Robert Half’s shareholders approved all major proposals at the annual meeting, including director elections, executive compensation, an amended stock incentive plan, and PwC as auditor for 2026. The company also highlighted a quarterly dividend of $0.59 per share, a 22-year streak of dividend increases, and a 9.5% yield. Recent operating updates were mixed: Q1 2026 EPS of $0.14 beat the $0.13 consensus, but revenue was flat versus expectations at $1.3 billion and down 4% year over year, while Jefferies cut its target to $23 from $27 and kept an Underperform rating.

Analysis

RHI is not being valued like a cyclical earnings stream anymore; it is being valued like an ex-growth cash return vehicle with a shrinking organic engine. That setup can work for a long time, but it becomes fragile when the dividend yield itself starts competing with higher-risk alternatives from a slowing labor market and when investors realize capital returns are increasingly doing the heavy lifting versus revenue growth. The bigger issue is second-order: automation risk here is less about near-term headcount replacement and more about pricing power leakage. If AI-driven matching and screening tools lower the cost of fulfilling placements, the real loser is not only RHI’s margin structure but also the moat of legacy staffing peers, because clients will expect lower fees and faster fill times across the sector.
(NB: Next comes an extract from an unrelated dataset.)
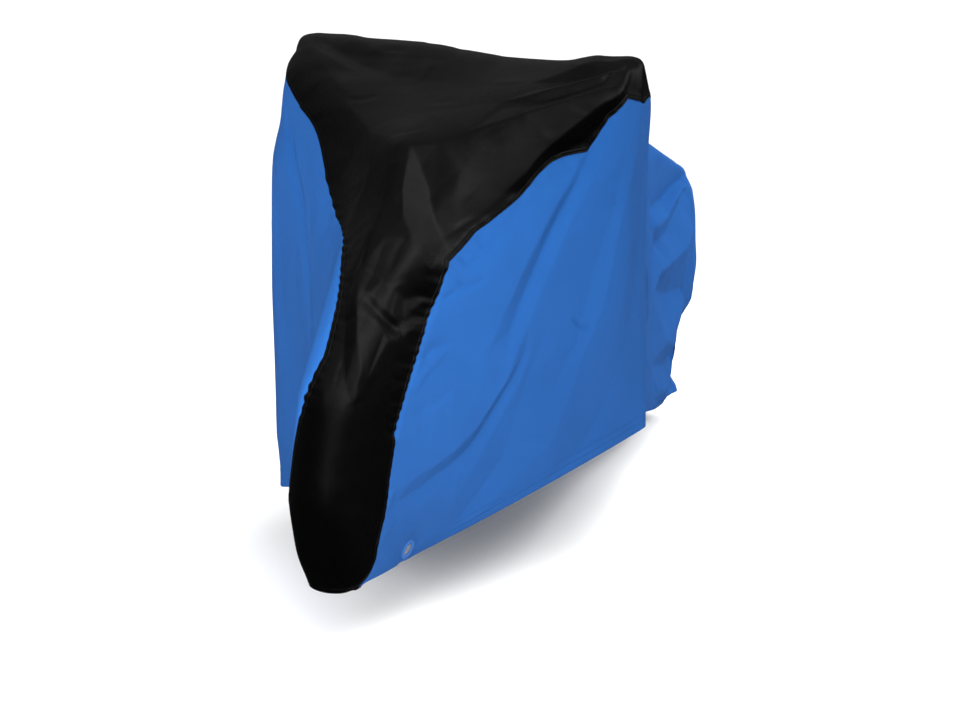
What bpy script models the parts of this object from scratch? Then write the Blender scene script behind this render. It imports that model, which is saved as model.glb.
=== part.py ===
"""Fitted bicycle cover, as it hangs over a parked bicycle.

The cloth is one draped face with two directions. "Along" runs from the nose hem at the front wheel, up over
the handlebar and the saddle, and down to the tail hem. "Across" runs from the right hem (-1) over the ridge (0)
to the left hem (+1). A table of sections gives the face, a table of folds creases it, and a table of seams cuts
it into the pieces a maker would sew: a black centre panel and two blue side panels. Each panel is one cut of
cloth on the real cover. Here it is modelled in lengths, one behind the other, so that each length bends little
and its collision shape can follow it. The front length of a side panel is the corner with the lock eyelet.

Metres, +X forward, +Y left, +Z up. The origin is under the cloth, at the middle of the handlebar, which is
where the bicycle holds the cover up.
"""
import math
from collections import namedtuple

import bpy
import numpy as np
from mathutils import Matrix, Vector

# ---- driving sizes --------------------------------------------------------------------------------------------

THICKNESS = 0.002            # cloth with its coating, and the hem folded into it
GAP = 0.0003                 # between pieces that are sewn or pressed together
BAR_TURN = math.radians(10)  # the front wheel and the bar are turned this far to the left
STEERING = -0.17             # forward place of the upright line that they turn about
ORIGIN_FORWARD = -0.410      # the bar's middle, measured from the front axle
ORIGIN_UP = 1.0280           # underside of the cloth there, measured from the ground
SPREAD_ALONG = 0.026         # how softly the cloth turns from one section to the next
SPREAD_ACROSS = 0.022        # the same across, as a share of half the width
ALONG_STEPS = 301            # fineness of the worked-out face
ACROSS_STEPS = 241

EYELET_ALONG = 0.237         # place of the lock eyelets on the cloth
EYELET_ACROSS = 0.925
CLOTH_HOLE = 0.0140          # radius of the hole cut in the cloth
EYELET_BORE = 0.0120         # radius of the clear hole in the eyelet
EYELET_FLANGE = 0.0200       # outer radius of its two flanges
FLANGE_THICKNESS = 0.0012
FLANGE_ROUNDING = 0.0006
FLAT_ROUND_EYELET = 0.0220   # the cloth lies flat out to this radius
EYELET_SIDES = 20

SIDE_COLUMNS = 13            # quads from seam to hem
CENTER_COLUMNS = 12          # quads from seam to seam
BLOCK_ROWS = (5, 9)          # the rows and the first column that the eyelet's round patch of faces takes up
BLOCK_COLUMN = 7

# ---- the draped face ------------------------------------------------------------------------------------------

# One row for each section. Points are (forward of the front axle, out from the middle, up from the ground), in
# metres, at the shares of half the width in ACROSS. "turn" is the share of the bar's turn that the section
# takes, and "slack" is how far the right side's hem hangs (lower, forward, out).
Section = namedtuple("Section", "name along turn ridge crown shoulder drop flank hem slack")
ACROSS = (0.0, 0.2, 0.4, 0.52, 0.74, 1.0)
SECTIONS = [
    Section("nose_hem", 0.00, 1.0, (0.286, 0, 0.182), (0.283, 0.022, 0.183), (0.277, 0.036, 0.185),
            (0.273, 0.041, 0.187), (0.268, 0.046, 0.189), (0.258, 0.052, 0.192), (0, -0.010, -0.016)),
    Section("wheel_low", 0.10, 1.0, (0.332, 0, 0.262), (0.325, 0.036, 0.261), (0.284, 0.056, 0.245),
            (0.262, 0.059, 0.236), (0.220, 0.060, 0.213), (0.150, 0.058, 0.172), (0, 0, -0.010)),
    Section("wheel_front", 0.24, 1.0, (0.362, 0, 0.380), (0.348, 0.045, 0.376), (0.268, 0.064, 0.336),
            (0.230, 0.066, 0.312), (0.150, 0.068, 0.252), (0.020, 0.062, 0.152), (0, 0, 0)),
    Section("wheel_high", 0.44, 1.0, (0.302, 0, 0.565), (0.280, 0.055, 0.555), (0.170, 0.080, 0.480),
            (0.122, 0.086, 0.430), (0.030, 0.098, 0.330), (-0.090, 0.136, 0.178), (0.02, 0, 0)),
    Section("wheel_top", 0.62, 1.0, (0.130, 0, 0.715), (0.110, 0.062, 0.700), (0.005, 0.112, 0.600),
            (-0.035, 0.128, 0.540), (-0.105, 0.165, 0.410), (-0.190, 0.204, 0.205), (0.04, 0.02, 0.03)),
    Section("neck", 0.76, 1.0, (0.000, 0, 0.810), (-0.025, 0.075, 0.785), (-0.115, 0.180, 0.710),
            (-0.145, 0.198, 0.640), (-0.205, 0.236, 0.480), (-0.270, 0.258, 0.228), (0.08, 0.05, 0.05)),
    Section("peak", 0.90, 1.0, (-0.098, 0, 0.917), (-0.145, 0.110, 0.900), (-0.235, 0.245, 0.900),
            (-0.255, 0.266, 0.810), (-0.285, 0.300, 0.560), (-0.325, 0.293, 0.243), (0.11, 0.08, 0.055)),
    Section("lever", 1.06, 1.0, (-0.260, 0, 0.980), (-0.275, 0.190, 0.985), (-0.332, 0.350, 0.990),
            (-0.345, 0.364, 0.890), (-0.360, 0.364, 0.600), (-0.388, 0.335, 0.262), (0.13, 0.06, 0.045)),
    Section("bar", 1.23, 1.0, (-0.415, 0, 1.042), (-0.420, 0.210, 1.040), (-0.432, 0.364, 1.068),
            (-0.450, 0.384, 0.960), (-0.460, 0.382, 0.600), (-0.460, 0.384, 0.286), (0.13, 0.03, 0.00)),
    Section("behind_bar", 1.42, 0.6, (-0.580, 0, 0.955), (-0.580, 0.130, 0.948), (-0.560, 0.270, 0.910),
            (-0.555, 0.295, 0.830), (-0.545, 0.333, 0.580), (-0.545, 0.330, 0.270), (0.10, 0, 0)),
    Section("saddle_nose", 1.60, 0.0, (-0.740, 0, 0.925), (-0.740, 0.060, 0.915), (-0.725, 0.150, 0.840),
            (-0.722, 0.170, 0.760), (-0.720, 0.220, 0.540), (-0.720, 0.220, 0.215), (0.05, 0, 0)),
    Section("saddle_rear", 1.82, 0.0, (-0.940, 0, 0.925), (-0.940, 0.075, 0.908), (-0.930, 0.108, 0.800),
            (-0.925, 0.115, 0.720), (-0.920, 0.135, 0.500), (-0.920, 0.135, 0.155), (0.02, 0, 0)),
    Section("rear_slope", 2.02, 0.0, (-1.050, 0, 0.770), (-1.045, 0.050, 0.755), (-1.040, 0.075, 0.660),
            (-1.045, 0.082, 0.590), (-1.050, 0.095, 0.400), (-1.060, 0.100, 0.112), (0, 0, 0)),
    Section("fender", 2.18, 0.0, (-1.200, 0, 0.692), (-1.195, 0.040, 0.680), (-1.190, 0.058, 0.600),
            (-1.180, 0.064, 0.530), (-1.170, 0.075, 0.360), (-1.160, 0.080, 0.095), (0, 0, 0)),
    Section("tail_top", 2.40, 0.0, (-1.395, 0, 0.618), (-1.390, 0.028, 0.606), (-1.360, 0.048, 0.545),
            (-1.340, 0.052, 0.480), (-1.310, 0.060, 0.330), (-1.250, 0.068, 0.085), (0, 0, 0)),
    Section("tail_back", 2.60, 0.0, (-1.428, 0, 0.420), (-1.418, 0.028, 0.400), (-1.388, 0.046, 0.350),
            (-1.373, 0.050, 0.310), (-1.343, 0.056, 0.220), (-1.283, 0.060, 0.080), (0, 0, 0)),
    Section("tail_low", 2.82, 0.0, (-1.365, 0, 0.200), (-1.360, 0.026, 0.195), (-1.345, 0.040, 0.175),
            (-1.335, 0.043, 0.160), (-1.322, 0.048, 0.130), (-1.300, 0.052, 0.077), (0, 0, 0)),
    Section("tail_hem", 2.96, 0.0, (-1.335, 0, 0.066), (-1.333, 0.014, 0.066), (-1.329, 0.026, 0.068),
            (-1.326, 0.030, 0.069), (-1.322, 0.036, 0.070), (-1.315, 0.043, 0.073), (0, 0, 0)),
]
SLACK_SHARES = {"drop": 0.1, "flank": 0.4, "hem": 1.0}   # how much of the slack each point takes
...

That can pressure the whole group into a multi-year re-rating even if reported earnings remain noisy quarter to quarter. Governance approvals and dividend continuity reduce near-term event risk, but they do little to change the core debate: the market is likely to treat any revenue stabilization as temporary until it sees evidence that AI is becoming an additive distribution tool rather than a disintermediating one. The most likely catalyst for a sharper move is not an earnings beat; it is either a further margin miss from mix deterioration or a sudden uptick in staffing volumes that proves the model still has operating leverage. The asymmetry is skewed to the downside over a 3-9 month horizon if the labor cycle stays soft. The contrarian view is that the sell-side may be underestimating how much of the negative automation narrative is already embedded. If the company can use AI to compress SG&A faster than revenue decays, the equity can stay rangebound despite weak top-line data, especially with the cash payout supporting value screens. In that case, the real trade is not an outright short but a relative short against a higher-multiple staffing peer that has less dividend support and more duration risk.